Voci da mondi diversi. Medio Oriente
Asmaa Alghoul e Sélim Nassib, “La ribelle di Gaza”
Ed.
e/o, trad. Alberto Bracci Testasecca, pagg. 201, Euro 15,67
Mai abbiamo sentito parlare tanto di Gaza come negli ultimi mesi. Gaza, come appare nelle pagine del libro “La ribelle di Gaza”, è una città senza pace, ma non è la città di macerie di adesso. È una città in cui la vita sembra ‘quasi’ normale e che Asmaa Alghoul ama, anche se poi deve allontanarsene. “La ribelle di Gaza” è lei, giornalista palestinese che, nei suoi articoli per il quotidiano Al-Ayam, documenta ‘la corruzione di Al- Fatah e il terrorismo di Hamas’. Nata nel 1982 a Rafah, un campo profughi nel sud della striscia di Gaza confinante con l’Egitto, Asmaa ha sposato un poeta egiziano nel 2003, lo ha seguito ad Abu Dhabi per poi divorziare da lui e ritornare a Gaza con il figlio. Non ha mai avuto paura di denunciare la violazione dei diritti umani, ha preso parte a manifestazioni, ha sfidato le autorità islamiche rifiutando di coprirsi i capelli e sfoggiando un abbigliamento occidentale come i jeans, è stata più volte minacciata e arrestata. Attualmente vive in Francia ed è lì che ha chiesto la collaborazione di Sélim Nassib per scrivere “La ribelle di Gaza”.
Questo è un romanzo autobiografico scritto
a due mani, un libro che racconta, in un linguaggio parlato e molto vivace,
della numerosa famiglia di Asmaa, soprattutto di un padre musulmano
‘illuminato’ che ama la letteratura ed è di ampie vedute e di uno zio che è un
importante dirigente dei servizi di sicurezza di Hamas. Le tensioni in famiglia
sono all’ordine del giorno, proprio come quelle nelle strade di Gaza. Asmaa
denuncia a voce alta le violenze e gli estremismi di Fatah e soprattutto di
Hamas, ma anche le incursioni israeliane nottetempo, i bombardamenti del
2008-2009 che causarono la morte di 1400 palestinesi. Non può essere
considerata che una ribelle, Asmaa Alghoul, perché non accetta la
discriminazione femminile imposta da Hamas, respinge l’obbligo di coprirsi il
capo e di non avvicinarsi agli uomini neppure per una semplice conversazione,
si fa gioco dei guardiani della morale.
“Da bambini giocavamo molto ad “arabi ed ebrei”, gli uni si nascondevano, gli altri li cercavano. In genere i maschi facevano gli ebrei e noi femmine gli arabi, perché gli ebrei sono più forti e brutali. Nessuno ragionava su cosa volesse dire, non facevamo politica, l’importante era divertirci.”
Inizia
così questo libro autobiografico che ci rivela molto della quotidianità in Gaza
e che ci piace per la sua immediatezza e per la passione che rivela. Ad
iniziare da questo gioco che ci colpisce e ci fa male, perché sostituisce il
‘guardie e ladri’ che tutti noi abbiamo giocato, perché indica una paura
recondita che cerca di sfogarsi nel gioco, perché sotto la forma del
divertimento mette in scena la guerra continua. Ecco, se c’è una osservazione
che farei riguardo a questo libro è che, pur non lesinando- anzi!- le critiche
ad Hamas, si dà risalto agli attacchi violenti degli israeliani, senza però
fare cenno a quello che li può avere provocati, senza dire se sono stati
sferrati come ritorsione ad una impresa di Hamas.

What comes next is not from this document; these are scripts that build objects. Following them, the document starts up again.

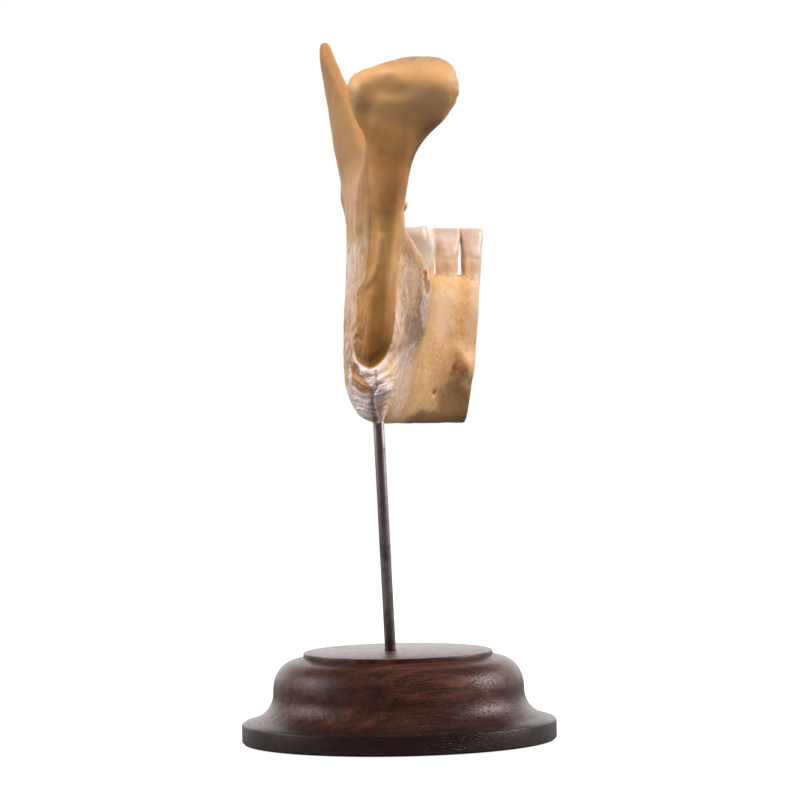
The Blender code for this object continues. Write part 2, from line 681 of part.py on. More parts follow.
def keep_largest_body(mesh):
    """Drops any loose scrap that a union or a cut leaves."""
    bm = bmesh.new()
    bm.from_mesh(mesh)
    unseen = set(bm.verts)
    bodies = []
    while unseen:
        body, front = set(), [unseen.pop()]
        while front:
            vert = front.pop()
            body.add(vert)
            for edge in vert.link_edges:
                other = edge.other_vert(vert)
                if other in unseen:
                    unseen.remove(other)
                    front.append(other)
        bodies.append(body)
    largest = max(bodies, key=len)
    scraps = [v for v in bm.verts if v not in largest]
    bmesh.ops.delete(bm, geom=scraps, context="VERTS")
    bm.to_mesh(mesh)
    bm.free()


def jaw_to_world():
    """Stands the jawbone's rod seat on the rod's head, leaning as it is mounted."""
    turned = Euler((0, math.radians(MOUNT_ROLL), 0)).to_matrix().to_4x4()
    seat = anatomical(ROD_SEAT)
    return Matrix.Translation(ROD_HEAD * MM) @ turned @ Matrix.Translation(-seat)


def cylinder_between(name, start, end, radius, collection):
    """A closed cylinder between two points in world mm."""
    axis = end - start
    bm = bmesh.new()
    bmesh.ops.create_cone(
        bm,
        cap_ends=True,
        segments=ROD_SIDES,
        radius1=radius * MM,
        radius2=radius * MM,
        depth=axis.length * MM,
    )
    mesh = bpy.data.meshes.new(name)
    bm.to_mesh(mesh)
    bm.free()
    obj = bpy.data.objects.new(name, mesh)
    obj.location = (start + end) / 2 * MM
    obj.rotation_mode = "QUATERNION"
    obj.rotation_quaternion = axis.to_track_quat("Z", "Y")
    collection.objects.link(obj)
    return obj


def drill(obj, cutter):
    """Cuts a hole and hides the drill."""
    cutter.hide_render = True
    cutter.display_type = "WIRE"
    hole = obj.modifiers.new("Rod hole", "BOOLEAN")
    hole.operation = "DIFFERENCE"
    hole.object = cutter


def base_profile():
    """The turned outline from the top's centre down to the foot, as (radius, height) in mm."""
    points = [(0.0, BASE_HEIGHT), (DISC_RADIUS - 0.15, BASE_HEIGHT), (DISC_RADIUS, BASE_HEIGHT - 0.15)]
    points.append((DISC_RADIUS, BASE_HEIGHT - DISC_STEP))
    bead_rise = BASE_HEIGHT - DISC_STEP - 0.3 - BEAD_FOOT
    for t in np.linspace(80, 0, 9):
        across, up = math.cos(math.radians(t)) ** 0.8, math.sin(math.radians(t)) ** 0.9
        points.append((DISC_RADIUS + (BEAD_RADIUS - DISC_RADIUS) * across, BEAD_FOOT + bead_rise * up))
    cove_width, cove_rise = BASE_RADIUS - 0.5 - BEAD_RADIUS, BEAD_FOOT - FLANGE_HEIGHT
    for t in np.linspace(12, 74, 7):
        across, down = 1 - math.cos(math.radians(t)), math.sin(math.radians(t))
        points.append((BEAD_RADIUS + cove_width * across, BEAD_FOOT - cove_rise * down))
    points.append((BASE_RADIUS - 0.5, FLANGE_HEIGHT - 0.25))
    points.append((BASE_RADIUS - 0.12, FLANGE_HEIGHT - 0.5))
    points.append((BASE_RADIUS, FLANGE_HEIGHT - 0.85))
    points.append((BASE_RADIUS, 0.3))
    points.append((BASE_RADIUS - 0.3, 0.0))
    points.append((0.0, 0.0))
    return points


def make_base(collection, cutters):
    """The walnut base, turned from its outline, with a hole for the rod."""
    points = base_profile()
    mesh = bpy.data.meshes.new("base")
    edges = [(i, i + 1) for i in range(len(points) - 1)]
    mesh.from_pydata([(r * MM, 0, z * MM) for r, z in points], edges, [])
    base = bpy.data.objects.new("base", mesh)
    collection.objects.link(base)
    turned = base.modifiers.new("Turned", "SCREW")
    turned.steps = turned.render_steps = BASE_SEGMENTS
    turned.use_merge_vertices = True
    turned.merge_threshold = 1e-5
    upwards = (ROD_HEAD - ROD_FOOT).normalized()
    bottom = ROD_FOOT - upwards * (ROD_SUNK_IN_BASE + GAP)
    hole = cylinder_between("rod hole in base", bottom, ROD_FOOT + upwards * 5, ROD_RADIUS + GAP, cutters)
    drill(base, hole)
    return base


def make_rod(collection):
    upwards = (ROD_HEAD - ROD_FOOT).normalized()
    bottom = ROD_FOOT - upwards * ROD_SUNK_IN_BASE
    top = ROD_HEAD + upwards * ROD_SUNK_IN_BONE
    return cylinder_between("rod", bottom, top, ROD_RADIUS, collection)


def make_jawbone(collection, cutters):
    """The bone and its teeth, one closed body."""
    forms = [
        loft_mesh("body form", body_rings()),
        loft_mesh("ramus form", level_rings(RAMUS)),
        loft_mesh("buttress form", buttress_rings()),
        loft_mesh("coronoid form", level_rings(CORONOID)),
        loft_mesh("condyle form", condyle_rings()),
    ]
    bone = join_forms("jawbone", forms, collection)
    merge_forms(bone)
    shape_relief(bone.data)
    shape_back(bone.data)
    thin_out(bone, BONE_TRIANGLES)
    cut_at_midline(bone)
    fuse_teeth(bone)
    bone.matrix_world = jaw_to_world()
    upwards = (ROD_HEAD - ROD_FOOT).normalized()
    top = ROD_HEAD + upwards * (ROD_SUNK_IN_BONE + GAP)
    hole = cylinder_between("rod hole in bone", ROD_HEAD - upwards * 5, top, ROD_RADIUS + GAP, cutters)
    drill(bone, hole)
    bpy.context.view_layer.update()
    apply_modifiers(bone)
    keep_largest_body(bone.data)
    return bone


def finish_with(obj, name, colour, roughness, metallic=0.0):
    material = bpy.data.materials.new(name)
    material.use_nodes = True
    shader = material.node_tree.nodes["Principled BSDF"]
    shader.inputs["Base Color"].default_value = colour
    shader.inputs["Roughness"].default_value = roughness
    shader.inputs["Metallic"].default_value = metallic
    obj.data.materials.clear()
    obj.data.materials.append(material)
    obj.data.shade_smooth()


def main():
    for obj in list(bpy.data.objects):
        bpy.data.objects.remove(obj)
    model = bpy.data.collections.new("Mounted jawbone")
    cutters = bpy.data.collections.new("Cutters")
    bpy.context.scene.collection.children.link(model)
    bpy.context.scene.collection.children.link(cutters)
    finish_with(make_base(model, cutters), "walnut", WALNUT_COLOUR, 0.45)
    finish_with(make_rod(model), "steel", STEEL_COLOUR, 0.4, 1.0)
    finish_with(make_jawbone(model, cutters), "bone", BONE_COLOUR, 0.5)


if __name__ == "__main__":
    main()
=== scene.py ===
import math

import bmesh
import bpy
import numpy as np
from mathutils import Euler, Matrix, Vector, noise


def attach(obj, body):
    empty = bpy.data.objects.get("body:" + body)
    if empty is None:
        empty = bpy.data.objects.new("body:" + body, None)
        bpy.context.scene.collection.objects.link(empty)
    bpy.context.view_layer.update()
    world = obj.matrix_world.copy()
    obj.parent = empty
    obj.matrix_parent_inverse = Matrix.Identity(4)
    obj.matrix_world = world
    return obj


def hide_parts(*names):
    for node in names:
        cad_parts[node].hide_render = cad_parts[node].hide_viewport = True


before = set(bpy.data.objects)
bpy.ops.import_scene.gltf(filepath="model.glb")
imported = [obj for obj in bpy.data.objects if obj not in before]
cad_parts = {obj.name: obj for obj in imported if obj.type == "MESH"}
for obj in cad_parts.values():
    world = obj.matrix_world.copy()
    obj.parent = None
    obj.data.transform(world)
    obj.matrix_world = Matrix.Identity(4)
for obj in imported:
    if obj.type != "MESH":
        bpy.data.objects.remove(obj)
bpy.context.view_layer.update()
mm = 0.001

# The jaw is drawn in its own frame, in mm: lateral from the midline, anterior from the angle,
# and height over the lower border. The mount stands one point of it on the rod's head.
mount = {
    "rodFoot": (-0.97, 1.86, 17.6),  # world mm, where the rod leaves the base
    "rodHead": (-2.25, 2.78, 62.6),  # world mm, where it meets the bone
    "seat": (44.3, 7.0, 0.8),  # that place on the jaw
    "roll": 1.5,  # degrees, the top leaning towards the midline
}

# Upright sections of the body: lower border, socket rim, and half thicknesses at border,
# middle and rim, first to the cheek side and then to the tongue side
bodySections = {
    "past midline": ((-9, 80.8, -1.4), (-9, 76.3, 29.6), (6.0, 4.2, 3.6), (5.5, 5.0, 3.6)),
    "midline": ((0, 82.2, -2.0), (0, 78.4, 30.0), (6.3, 4.0, 3.6), (5.7, 5.0, 3.6)),
    "lateral incisor": ((11, 79.8, -2.0), (9, 76.8, 30.0), (6.2, 4.2, 3.8), (6.0, 5.0, 3.8)),
    "canine": ((20, 72.6, -1.8), (15.4, 71.6, 29.8), (6.0, 5.0, 4.4), (6.0, 4.6, 4.4)),
    "second premolar": ((27, 62, -1.4), (19.8, 61.5, 29.4), (5.8, 6.0, 5.0), (5.6, 4.6, 5.0)),
    "first molar": ((32.6, 48.5, -0.4), (24.2, 49, 29.2), (5.6, 7.0, 6.0), (5.2, 4.6, 5.6)),
    "second molar": ((37.4, 34.5, 0.6), (28.4, 37, 29.2), (5.2, 7.2, 6.6), (5.0, 4.4, 5.6)),
    "retromolar": ((41.4, 22, 1.6), (32.6, 26, 30.5), (4.8, 6.6, 5.6), (4.4, 4.2, 5.4)),
    "under the ramus": ((45.0, 11, 2.0), (37.6, 18.5, 33.0), (4.0, 5.0, 4.0), (3.4, 4.2, 4.2)),
    "end": ((46.4, 5, 5.0), (41.0, 13, 33.5), (2.6, 3.0, 2.6), (2.4, 3.0, 2.6)),
}

# Level sections of the ramus and coronoid process: height, back edge, front edge as (lateral,
# anterior), and half thicknesses at back, middle and front
ramusSections = {
    "underside": (0.6, (45.6, 3.8), (43.0, 16), (1.2, 1.5, 1.2)),
    "low angle": (3.0, (46.2, 0.9), (42.4, 24), (2.4, 3.0, 2.0)),
    "above the border": (5.2, (46.9, -0.9), (41.4, 27), (3.2, 4.1, 2.6)),
    "angle": (8.0, (47.2, -2.4), (41.0, 29), (3.7, 4.8, 3.0)),
    "above the angle": (15.0, (47.4, -4.0), (40.6, 31), (3.7, 5.2, 3.2)),
    "lower ramus": (24.0, (47.9, -6.0), (40.8, 31), (3.8, 4.9, 3.4)),
    "oblique line": (32.0, (48.2, -8.6), (42.2, 28.6), (4.0, 4.2, 3.4)),
    "lingula": (40.0, (48.3, -11.8), (43.7, 25.2), (4.3, 4.3, 3.0)),
    "under the notch": (46.0, (48.8, -14.2), (46.0, 23.4), (4.3, 3.4, 2.4)),
    "notch": (50.0, (49.3, -16.0), (47.4, 22.6), (3.6, 1.9, 2.2)),
}
coronoidSections = {
    "root": (44.0, (46.8, -4.0), (45.2, 23.9), (2.4, 2.8, 2.6)),
    "notch": (50.5, (48.1, -3.5), (47.3, 22.5), (1.9, 2.4, 2.3)),
    "base": (56.0, (48.8, 1.6), (48.6, 21.9), (1.8, 2.3, 2.1)),
    "middle": (62.0, (49.8, 5.8), (49.6, 21.7), (1.5, 2.0, 1.8)),
    "upper": (68.0, (51.2, 10.8), (51.2, 21.2), (1.2, 1.5, 1.5)),
    "near tip": (72.8, (52.3, 14.4), (52.3, 20.4), (1.0, 1.3, 1.2)),
    "tip": (75.8, (52.8, 16.4), (52.8, 18.9), (0.8, 1.0, 0.9)),
}

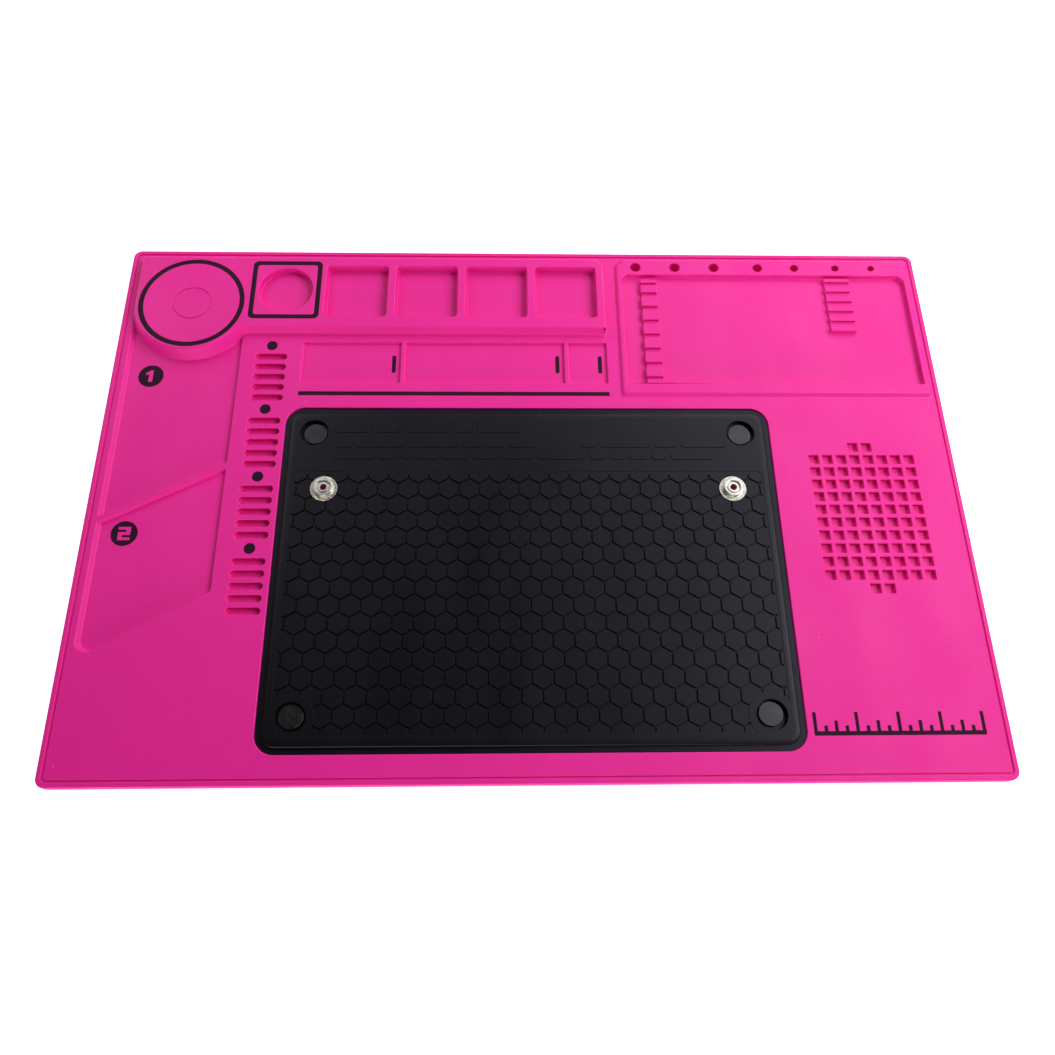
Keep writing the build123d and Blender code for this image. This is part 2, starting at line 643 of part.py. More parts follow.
def eyelet(x):
    """Tube eyelet, flanged under the pad and rolled over the stud's web."""
    web_top = WASHER_TOP + STUD_WEB
    lip = disc(x, SNAP_Y, EYELET_LIP_R, web_top, web_top + EYELET_LIP_T)
    lip = fillet(lip.faces().sort_by(Axis.Z)[-1].edges(), EYELET_LIP_ROUND)
    tube = disc(x, SNAP_Y, EYELET_R, PAD_FLOOR, web_top)
    flange = disc(x, SNAP_Y, EYELET_FLANGE_R, PAD_FLOOR, PAD_FLOOR + EYELET_FLANGE_T)
    return tube + flange + lip - disc(x, SNAP_Y, EYELET_BORE_R, PAD_FLOOR, web_top + EYELET_LIP_T)


def main():
    os.makedirs("parts", exist_ok=True)
    write("base_mat", base_mat())
    write("center_pad", center_pad())
    write("dish_magnet", disc(DISH_X, DISH_Y, DISH_MAGNET_R, DISH_MAGNET_Z, DISH_MAGNET_Z + DISH_MAGNET_T))
    for name, (face, top) in inlays().items():
        write(name, sink(face, top, INLAY_DEPTH))
    for name, solid in pad_magnets().items():
        write(name, solid)
    for side, x in side_centres(SNAP_HALF_SPAN).items():
        write(f"{side}_grip_washer", grip_washer(x))
        write(f"{side}_snap_stud", snap_stud(x))
        write(f"{side}_eyelet", eyelet(x))


main()
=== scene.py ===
import json
import math

import bmesh
import bpy
import numpy as np
from mathutils import Euler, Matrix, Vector
from mathutils.geometry import delaunay_2d_cdt


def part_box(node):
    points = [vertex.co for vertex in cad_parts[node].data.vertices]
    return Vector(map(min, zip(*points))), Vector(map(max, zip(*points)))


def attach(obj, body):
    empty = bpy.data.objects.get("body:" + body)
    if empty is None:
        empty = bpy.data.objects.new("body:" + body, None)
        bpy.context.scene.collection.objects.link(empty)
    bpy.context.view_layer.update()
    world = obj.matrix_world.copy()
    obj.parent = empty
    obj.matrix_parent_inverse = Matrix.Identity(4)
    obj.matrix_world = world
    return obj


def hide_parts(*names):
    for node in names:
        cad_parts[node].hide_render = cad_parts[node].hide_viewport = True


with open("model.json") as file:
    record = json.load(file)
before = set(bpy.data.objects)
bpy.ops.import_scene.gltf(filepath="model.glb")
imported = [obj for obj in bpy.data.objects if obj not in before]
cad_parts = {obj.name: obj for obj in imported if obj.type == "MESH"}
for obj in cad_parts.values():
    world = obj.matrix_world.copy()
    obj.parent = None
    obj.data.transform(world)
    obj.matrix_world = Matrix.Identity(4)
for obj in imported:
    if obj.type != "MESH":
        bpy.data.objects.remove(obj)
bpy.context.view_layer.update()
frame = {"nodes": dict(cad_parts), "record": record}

MM = 0.001

# ---- Camera: above the front edge, looking down at the mat ----
CAMERA_PLACE = (-14.3 * MM, -210.2 * MM, 443.1 * MM)
CAMERA_TURN = (23.156, -1.379, -0.658)  # degrees about X, Y and Z
SENSOR = 36.0
FOCAL = 32.004
CLIP_START = 0.01
CLIP_END = 20.0

# ---- Light ----
ROOM_LIGHT = 0.05
TABLE_LIGHT = 0.85
LAMPS = (                               # name, azimuth, elevation, distance, width, height and power
    ("back_right", 60.0, 35.0, 0.9, 0.55, 0.55, 3.6),
    ("back_left", 135.0, 35.0, 0.9, 0.55, 0.55, 2.4),
    ("right", 5.0, 45.0, 1.0, 0.60, 0.60, 7.3),
    ("front", -98.0, 6.5, 1.6, 1.60, 0.30, 17.0),
)
TABLE = 8.0
TABLE_GAP = 0.2 * MM

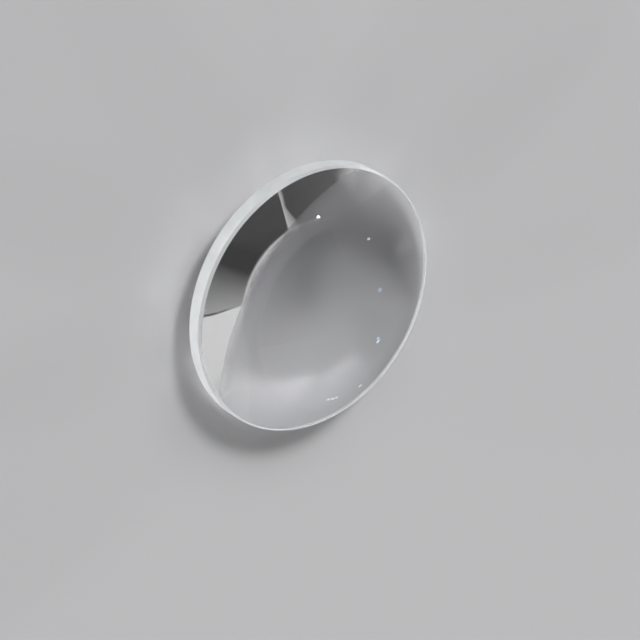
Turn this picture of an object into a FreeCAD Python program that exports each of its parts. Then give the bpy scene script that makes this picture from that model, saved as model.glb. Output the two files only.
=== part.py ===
"""A biconvex singlet lens: one disc of clear optical glass, 25.4 mm across, of about 38 mm focal length.

Two polished faces bulge out from a fine-ground cylindrical edge.
A narrow 45 degree bevel protects the corner between each face and the edge.
Millimetres. The optical axis is +Z and the origin is the vertex of the rear face, on which the lens rests.
"""

import os

import FreeCAD
import Part

# Driving dimensions, in millimetres
DIAMETER = 25.4
FRONT_RADIUS = 38.3
REAR_RADIUS = 38.3
CENTRE_THICKNESS = 6.0
BEVEL_LEG = 0.22

PARTS_FOLDER = "parts"
REAR_VERTEX = FreeCAD.Vector(0, 0, 0)
OPTICAL_AXIS = FreeCAD.Vector(0, 0, 1)
SIDEWAYS = FreeCAD.Vector(1, 0, 0)
FULL_TURN = 360.0

# Sizes that follow from them
EDGE_RADIUS = DIAMETER / 2
FACE_RADIUS = EDGE_RADIUS - BEVEL_LEG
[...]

Tante cose sono cambiate, molto è peggiorato
da quando Asmaa Alghoul ha scritto questo libro insieme a Sélim Nassib, ma
questo è il documento di una donna che parla in nome della libertà e vale la
pena di leggerlo.
Asmaa
Alghoul è stata la prima Palestinese a vincere il premio Coraggio nel Giornalismo.